In infantology news, a sixty-year study has conclusively proven that scientists don’t know why your baby is crying either.
The research, conducted by generations of Finnish and Swedish scientists, provided some of the most convincing evidence to date that babies are very secretive about their crying. Parents have long suspected that infants withhold information regarding the cause of their emotional outbursts out of revenge for being evicted from the goo-filled sacs in which they lived for nine months. The reason that hunger cries and boredom cries sound alike is that hunger is boring, and being bored makes babies want to eat.
The Amazing Lester, chairman of the Department of Cryological Sciences at the University of Sweden in Finland (USF), described some of their findings. “One thing we did determine is that there is a genetic component. We documented crying behavior in 82% of mothers when we told them that we were taking their babies to Finland and/or Sweden to experiment on them. In each case, the baby later exhibited distinct crying behavior on one or more occasions.”
The multi-decade project used a variety of methodologies to attempt to analyze crying. In one experiment, two babies, one male and one female, were paired up for a period of 3-6 months. At the end, the two infants were separated, and one or the other was randomly left a message on their answering machine saying that the other one needed space, and that “it’s not you, it’s me.” When the rejected baby began to cry, he or she was given a pint of double fudge ripple ice cream. In almost every instance, the subject smeared the ice cream on his/her face, clothing, and immediate surroundings. Results are still being tabulated.
In early work, researchers created spectrograms of the cries, visual readouts showing the sounds’ rise and fall. After decades of analysis, cry experts are now able to detect that a baby is crying simply by looking at it.
One mad scientist on the project, who goes by the code name “Lester”, worked for two years on a tool that extracts information from digital recordings of crying. The technology, which converts crying into sound, will be distributed to anyone who wants to learn what babies sound like when they cry. The researchers hope that the analyzer, when used by lots of researchers, will generate the necessary fame and income to get a recording contract.

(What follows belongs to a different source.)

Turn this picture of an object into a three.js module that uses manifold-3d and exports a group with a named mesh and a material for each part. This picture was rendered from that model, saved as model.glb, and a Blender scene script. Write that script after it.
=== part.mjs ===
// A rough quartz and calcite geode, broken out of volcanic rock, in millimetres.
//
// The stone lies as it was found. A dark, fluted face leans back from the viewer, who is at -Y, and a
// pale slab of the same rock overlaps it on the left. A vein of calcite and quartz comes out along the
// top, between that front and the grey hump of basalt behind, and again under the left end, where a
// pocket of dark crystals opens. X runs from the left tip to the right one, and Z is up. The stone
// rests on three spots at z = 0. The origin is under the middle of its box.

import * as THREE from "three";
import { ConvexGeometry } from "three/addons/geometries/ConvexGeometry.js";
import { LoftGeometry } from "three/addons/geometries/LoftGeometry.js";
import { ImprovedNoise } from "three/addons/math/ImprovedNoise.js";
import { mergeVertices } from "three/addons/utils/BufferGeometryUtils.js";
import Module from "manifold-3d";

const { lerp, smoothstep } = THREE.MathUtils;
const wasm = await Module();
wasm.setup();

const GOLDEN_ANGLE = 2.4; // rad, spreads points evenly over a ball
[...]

Like most research, the results of cry analysis are vulnerable to tampering, both intentional and inadvertent. One scientist, who requested anonymity after he was told that “cryonics” had nothing to do with babies, stopped for an interview as he was lugging a large freezer into the parking lot. He suspects some of the results have been tainted. “I can’t prove it, but I’m pretty sure someone keeps swapping out the old babies for new ones. I remember we had one baby, a boy with red hair, back in 1984, but for the life of me, I can’t find him this week.”

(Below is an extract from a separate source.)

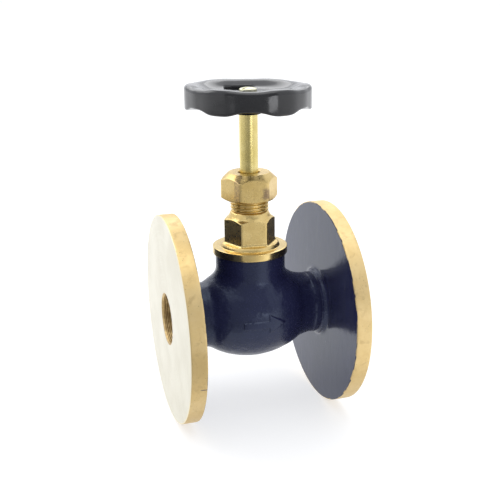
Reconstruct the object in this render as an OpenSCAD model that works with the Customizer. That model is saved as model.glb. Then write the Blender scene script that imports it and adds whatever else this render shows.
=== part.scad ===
// Flanged bronze globe valve, DN 25, with a screwed bonnet, inside screw and rising stem.
// X runs along the ports (inlet at -X), Z runs up the stem.
// Z = 0 is the plane touched by the rims of the two flanges.

/* [Flanges] */
// Outside diameter of each flange
flange_d = 115; // [100:1:125]
// Thickness of each flange
flange_t = 8.6; // [6:0.2:12]
// Distance between the two outer flange faces
face_to_face = 96.6; // [92:0.2:110]
// Diameter of the turned port bore
port_d = 27; // [25.5:0.5:28]
// Length of the turned port bore, from the flange face
port_l = 14; // [10:0.5:15]
// Chamfer at the mouth of each port
port_chamfer = 0.9; // [0.2:0.1:1.5]

/* [Body] */
// Outside diameter of the round neck between bulb and flange
side_neck_d = 34.4; // [33:0.2:36]
// Fillet between a side neck and its flange
flange_fillet = 3.6; // [2:0.2:5]
// Largest diameter of the bulb
bulb_d = 52.2; // [50:0.2:54]
// Half length of the ellipse that gives the bulb its outline
bulb_a = 36; // [34:0.5:38]
// Wall thickness of the bulb
wall = 4; // [3:0.1:4.5]
// Outside diameter of the neck that takes the bonnet
top_neck_d = 38.4; // [38:0.2:40]
// Height of the bonnet joint above the port axis
joint_h = 34.2; // [33:0.2:36]
// Diameter of the bonnet thread
bonnet_thread_d = 32; // [31:0.5:32]

/* [Seat and disc] */
// Bore of the seat ring
seat_d = 20; // [18:0.5:20]
// Outside diameter of the disc
disc_d = 24.8; // [24:0.2:25.2]
// Travel of the stem from shut to fully open
lift = 9; // [6:0.5:9]

/* [Bonnet] */
// Diameter of the round collar under the bonnet hexagon
collar_d = 41.2; // [39:0.2:42]
// Thickness of the round collar
collar_t = 4.05; // [3.5:0.05:4.5]
// Size across the flats of the bonnet hexagon
bonnet_af = 24.8; // [24:0.2:27]
// Crest diameter of the gland nut thread
gland_thread_d = 20.95; // [20.5:0.05:21.5]
// Pitch of the gland nut thread
gland_pitch = 1.814; // [1.5:0.001:2]

/* [Stem] */
// Diameter of the plain stem
stem_d = 10; // [9:0.2:10]
// Diameter of the stem's driving thread
stem_thread_d = 12; // [11.4:0.2:12.4]
// Pitch of the stem's driving thread
stem_pitch = 3; // [2.5:0.5:4]
// Size of the square that drives the handwheel
square_af = 7; // [6:0.5:7]

/* [Gland] */
// Size across the flats of the gland nut
gland_nut_af = 27.3; // [26:0.1:29]
// Height of the gland nut
gland_nut_h = 15; // [14:0.5:17]
// Height of one packing ring
packing_h = 2.8; // [2:0.1:3]

/* [Handwheel] */
// Mean outside diameter of the rim
wheel_d = 66.2; // [60:0.2:74]
// How far each lobe stands out from the mean rim
lobe = 0.4; // [0.2:0.1:2.2]
// Number of finger lobes round the rim
lobes = 6; // [5:1:8]
// Height of the rim at a lobe
rim_h = 13.6; // [12:0.2:15]
// Height of the underside of the hub above the port axis, valve open
hub_z = 110; // [106:0.5:114]
// Angle of the first lobe from the outlet
wheel_turn = 46; // [0:1:59]
// Number of windows in the web
windows = 3; // [2:1:3]

/* [Hidden] */
$fn = 96;
eps = 0.01;
run = 0.05;                       // radial running clearance
pz = flange_d / 2;                // port axis above the rims
hx = face_to_face / 2;            // flange outer face
fx = hx - flange_t;               // flange inner face
rn = side_neck_d / 2;
rb = bulb_d / 2;
rt = top_neck_d / 2;
rport = port_d / 2;
rpass = 12.5;                     // cast passage
rthr = bonnet_thread_d / 2;
gasket_t = 0.8;
gasket_r = rthr + 1.9;
skirt_z = 20;                     // lower end of the bonnet thread
cavity_r = 12.9;                  // room for the raised disc
back_z = 27;                      // back seat
female_top = 46;                  // top of the bonnet's female thread
box_z = 56.6;                     // floor of the stuffing box
box_r = 7.55;
neck_top = 73.5;                  // top of the gland thread
hex_z = joint_h + collar_t;       // foot of the bonnet hexagon
hex_r = bonnet_af / 2 / cos(30);
nut_r = gland_nut_af / 2 / cos(30);
nut_z = 64;
wash_t = 1.5;
pack0 = box_z + wash_t;
seat_top = 2.3;
bridge_top = 0.5;
bridge_bot = -4.5;
stem_r = stem_d / 2;
st_r = stem_thread_d / 2;
hex_turn = 54;                    // corners of both hexagons, from the outlet
rim_z = hub_z + 2.3;              // lower edge of the rim at a lobe
web_z = hub_z + 11.4;             // top of the web and hub

// outline of the bulb and necks, radius at a place along the port axis
function bulb(x) = rb * sqrt(max(0, 1 - (x / bulb_a) * (x / bulb_a)));
function join(a, b, k) = let (h = max(k - abs(a - b), 0) / k) max(a, b) + h * h * k / 4;
function outline(x) = join(bulb(x), rn, 1.6);
xs = [for (i = [0:13]) 32 * sin(90 * i / 13)];

module about_x() translate([0, 0, pz]) rotate([0, 90, 0]) children();
module up(z) translate([0, 0, pz + z]) children();
// a ring turned about Z, from a list of [radius, height above the port axis]
module turned(pts) up(0) rotate_extrude() polygon(pts);

// crests and roots of a thread stood in for by rings: points going up the outside
function rings(r, depth, pitch, z0, z1) =
    [for (i = [0:floor((z1 - z0) / pitch) - 1]) let (z = z0 + i * pitch)
        each [[r - depth, z], [r - depth, z + pitch * 0.18], [r, z + pitch * 0.42], [r, z + pitch * 0.7]]];

module flange_ring(s) {
    about_x() rotate([0, s > 0 ? 0 : 180, 0]) rotate_extrude()
        polygon(concat(
            [[0, fx - flange_fillet - 1], [rn, fx - flange_fillet - 1]],
            [for (a = [0:15:90]) [rn + flange_fillet * (1 - cos(a)), fx - flange_fillet + flange_fillet * sin(a)]],
            [[pz - 0.4, fx], [pz, fx + 0.4], [pz, hx - 0.4], [pz - 0.4, hx], [0, hx]]));
}
module bulb_solid(grow = 0) {
    about_x() rotate_extrude()
        polygon(concat([[0, -36]], [[rn + grow, -36]],
            [for (i = [13:-1:1]) [outline(xs[i]) + grow, -xs[i]]],
            [for (i = [0:13]) [outline(xs[i]) + grow, xs[i]]],
            [[rn + grow, 36], [0, 36]]));
}
module top_neck() {
    turned(concat([[0, 0], [rt + 1.3, 12], [rt + 1.3, 16]],
        [for (a = [90:-22.5:0]) [rt + 1.3 * (1 - cos(a)), 20.6 - 4 * sin(a)]],
        [[rt, joint_h - 0.3], [rt - 0.3, joint_h], [0, joint_h]]));
}
module bridge_plate() {
    up(0) rotate([90, 0, 0]) linear_extrude(60, center = true) polygon([
        [-20.5, 24], [-16.4, 5.5], [-13, bridge_top], [14.5, bridge_top], [19.6, -4.6], [26, -26],
        [21.8, -26], [16.2, -8], [13, bridge_bot], [-14.5, bridge_bot], [-20.2, 3.6], [-25, 24]]);
}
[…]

Lester, a janitor from the Little Helsinki section of Stockholm, mentioned that even some of the long-term participants in the study sometimes yielded contradictory results. “There was one subject, Bøbby (pictured above), who came into the program in November 1958, and produced some truly impressive weeping. Today he’s 660 months old, and speaks fluent Finswedish, but even when we show him the films to jog his memory, he still claims he can’t remember why he was crying on January 13, 1959.”
Many currently available devices will not tell you why the baby is crying, from simple machines like pulleys and levers, to complex machines like microwave ovens and Priuses. But with the aid of Finno-Swedish research such as this, it may be possible to create the first portable device specifically designed to not tell you why the baby is crying.

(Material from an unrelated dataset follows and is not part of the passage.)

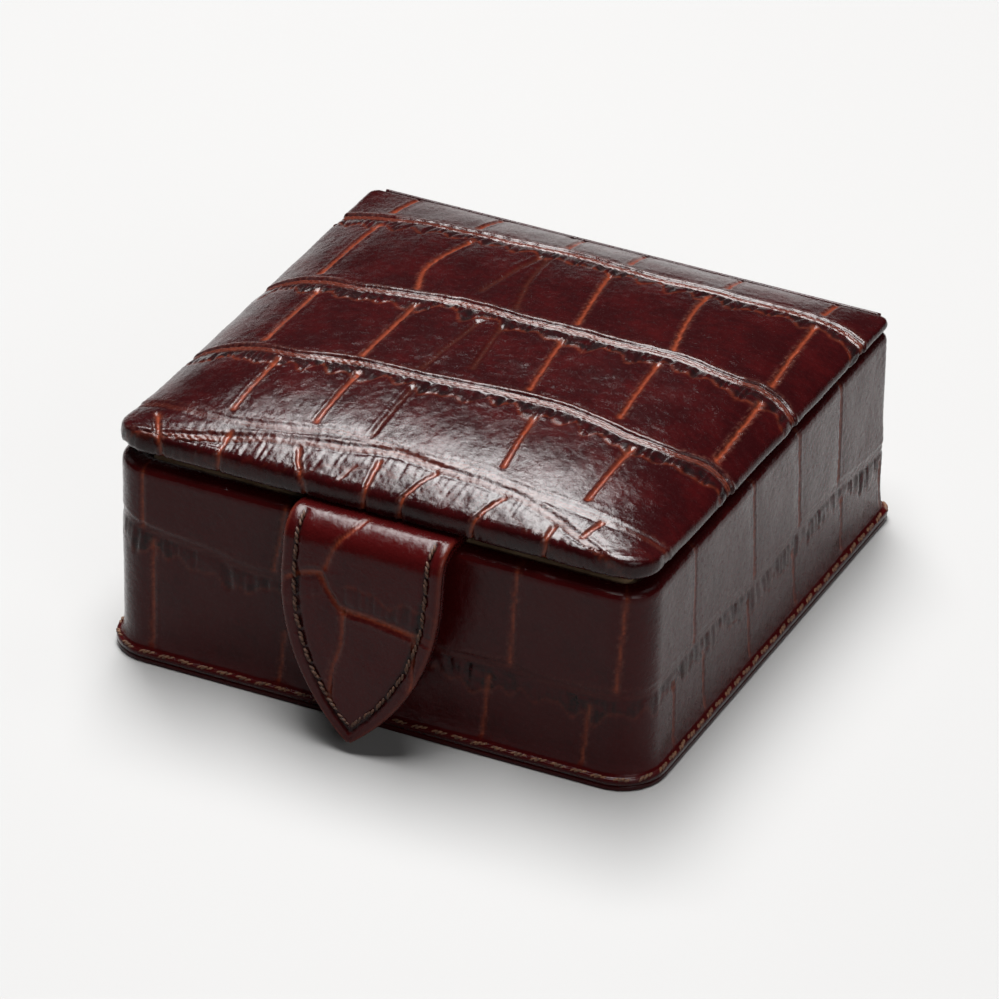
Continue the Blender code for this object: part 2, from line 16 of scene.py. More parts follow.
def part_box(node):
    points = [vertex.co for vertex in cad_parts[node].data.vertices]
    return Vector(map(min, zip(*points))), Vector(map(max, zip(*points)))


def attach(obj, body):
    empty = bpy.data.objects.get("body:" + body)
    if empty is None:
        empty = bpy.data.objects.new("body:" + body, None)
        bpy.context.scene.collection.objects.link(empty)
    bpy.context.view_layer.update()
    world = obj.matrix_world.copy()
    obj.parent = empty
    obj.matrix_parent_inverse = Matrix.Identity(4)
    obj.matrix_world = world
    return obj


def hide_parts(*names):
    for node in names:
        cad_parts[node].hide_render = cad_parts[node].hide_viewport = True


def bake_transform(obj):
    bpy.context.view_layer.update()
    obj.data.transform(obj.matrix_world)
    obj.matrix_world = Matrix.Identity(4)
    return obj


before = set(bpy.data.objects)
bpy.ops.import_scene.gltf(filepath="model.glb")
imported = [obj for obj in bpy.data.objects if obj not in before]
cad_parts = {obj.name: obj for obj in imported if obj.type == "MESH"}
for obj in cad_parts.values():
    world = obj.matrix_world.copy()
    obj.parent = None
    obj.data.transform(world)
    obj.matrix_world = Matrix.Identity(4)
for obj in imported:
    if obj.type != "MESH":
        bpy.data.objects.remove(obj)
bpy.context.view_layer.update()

MM = 0.001

# %% [markdown]
# ## Small helpers
# Every piece ends as one mesh in the shared frame, so the same few steps come back: turn a
# bmesh into an object, weld it, point its faces outwards, and store a number on each point.
# The stamped pattern needs smooth lines through a few given points and a soft,
# repeatable irregularity, which a sum of sine waves gives without any random draw at all.

# %% Helpers for meshes
def keep_mesh(name, built, smooth=True):
    bmesh.ops.recalc_face_normals(built, faces=built.faces)
    mesh = bpy.data.meshes.new(name)
    built.to_mesh(mesh)
    built.free()
    mesh.polygons.foreach_set("use_smooth", [smooth] * len(mesh.polygons))
    piece = bpy.data.objects.new(name, mesh)
    bpy.context.scene.collection.objects.link(piece)
    return piece


def points_of(mesh):
    flat = np.empty(len(mesh.vertices) * 3)
    mesh.vertices.foreach_get("co", flat)
    return flat.reshape(-1, 3)


def put_points(mesh, points):
    mesh.vertices.foreach_set("co", np.asarray(points, float).ravel())
    mesh.update()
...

The Amazing Lester explained why currently available cry analysis tools are ineffective. “They are, in a word: garbage. The most common models available on Amazon use a combination of old coffee grounds and shredded junk mail to determine why the baby is crying. Even the top-of-the-line models base their predictive algorithms on spoiled peaches and some green stuff with fur.” (Disclaimer: possibly also spoiled peaches, but we’re not sure) To date, none of the companies that have approached the Amazing Lester have provided the right balance of takeout containers and banana peels to earn his seal of approval.
New avenues of research continue to be explored. In one building on the USF campus, a group of infants is constantly subjected to tax audits alternated with showings of Old Yeller, to see which one provokes more tears. In another lab, a gaggle of babies have their diapers changed every five minutes to measure the relationship between changing and crying. One pod of toddlers learned to cry at the drop of a hat through constant exposure to a mechanical hat-dropper. “No matter what it takes,” said a Lester, “we’ll give these babies something to cry about.”